Yeah, that's great. Thanks, Sam. Just a quick final question on data. With this bolt-on acquisition in India, I think that's in your existing business, but the JV with Digital Realty is now also closed. Just wondering how you're thinking about, I guess, investments in both of those column vehicles going forward in India.
Both are very early days. Yeah, you are right. The indoor solutions business, you know, was bought as part of the towers platform. Given the size of the towers platform, you know, it's very modest in comparison. We do think it's a good tuck into that business and positions us well for some, you know, highly accretive growth. It may not move the needle too much in the near term. We hope longer term it becomes more meaningful. I would manage expectations in that regard.

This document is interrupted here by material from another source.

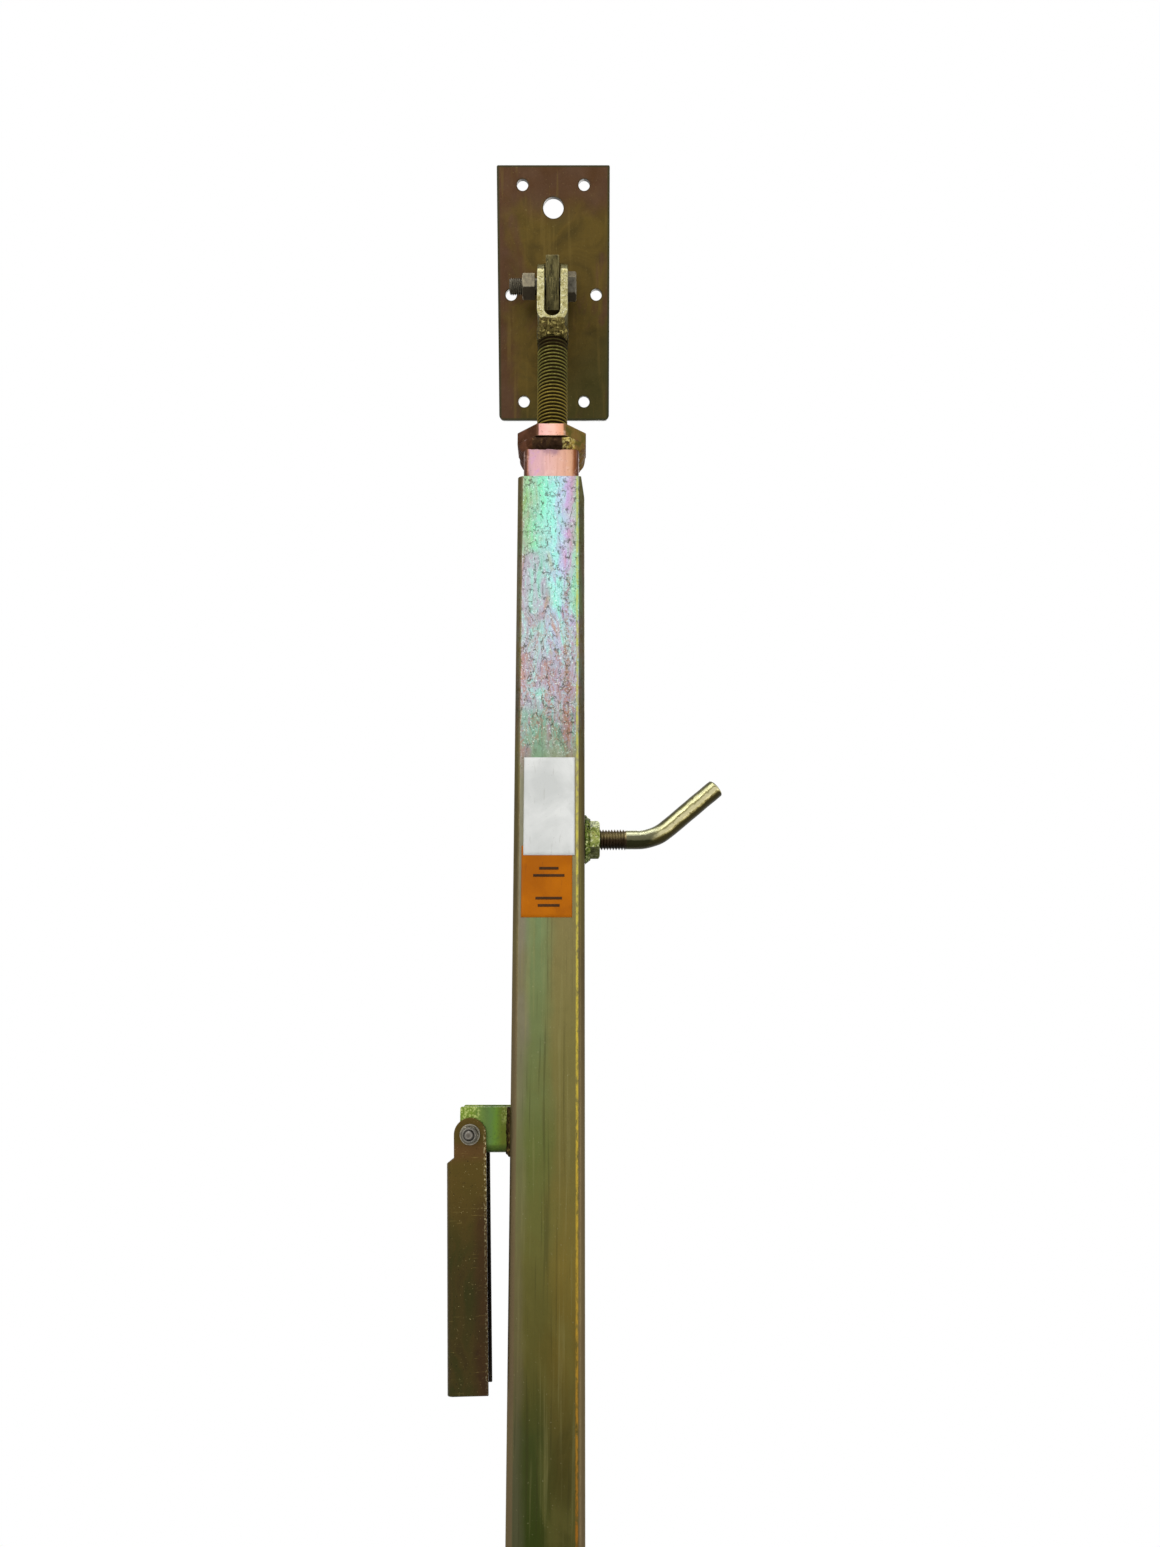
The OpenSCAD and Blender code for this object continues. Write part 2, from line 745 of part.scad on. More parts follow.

The JV with Digital Realty is in the early innings.
We're excited by the growth potential in the market and the power of a combination of our franchise and their franchise and being able to grow that. You know, at this stage, we're really just building up a pipeline of land in various key markets. We hope to have contracts signed to develop those land parcels over the coming quarters. It's early days. I look forward to, you know, give you more feedback on that. Again, I think, you know, the financial impact from that initiative will be in the years ahead. You will not see it in the short run. These are all little seeds that we're planting that we think will be very meaningful for the company in the future.
Got it. Thank you very much.
Thank you. Now I'm showing no further questions at this time. I will now turn the call back over to Chief Executive Officer, Sam Pollock, for any closing remarks.
Okay. Thank you, operator, and thank you for everyone who joined the call this morning, and we appreciate your ongoing support. We appreciate we may not speak again until the new year. In that regard, we'd like to wish everyone happy holidays and all the best for the remaining part of the year. Thank you.
This concludes today's conference call. Thank you for participating, and you may now disconnect.